Sir Paul Smith: how I dress
Arguably the most influential British fashion designer of his generation, Smith has taught legions of men how to dress. Reflecting on his 50-year career, he explained how dress codes have changed over that time, and why he still wears a suit almost every day
i’m very at ease with wearing a suit because I love notebooks and pens and keys and phones, so pockets are very practical.
i’m wearing my suit quite conventionally today, but often I’ll wear it with trainers or some colourful socks, or a T-shirt. I think you can wear a suit in a very different way now.
it was in the late Seventies or early Eighties when Mr Armani, and then me in my very modest way (not nearly as importantly), sort of reinvented the suit. A lot of that was helped by my training from my wife Pauline, and my teacher because we put a very short canvas in, we put in a soft shoulder, we relaxed the suit, when previously it was very structured and solid.
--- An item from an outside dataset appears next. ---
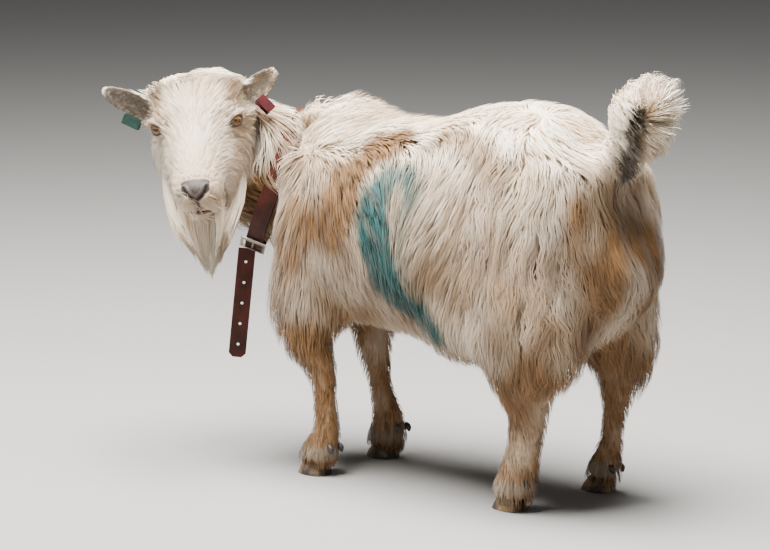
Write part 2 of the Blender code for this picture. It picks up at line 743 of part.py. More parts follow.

and then we both, independently, noticed that people were wearing denim and looser things. The suit of mine that’s in the V&A — with tennis shoes and a white T-shirt — was, I think, from 1982. So, it’s just a matter of working out how to soften it up, how to loosen it up.
dress codes are changing on the hour, more or less — with dress-down Friday, or whatever it is. People are dressing a lot more casually now. I have no qualms, it’s just quite nice dressing up.
people often say to me,
“Do clothes do a job?”, or “Is it art?” I say, “Well, I don’t think it’s art.” But, if you were to go onto a flight at Heathrow going to New York, and the pilot said, “Yo!” with a baseball hat, shorts and trainers on, you might go, “I’m not sure that I really want you to fly me to New York.” But because he’s in a smart suit and he’s got little stripes, you suddenly think, “He’s all right.” So I do think it does a job.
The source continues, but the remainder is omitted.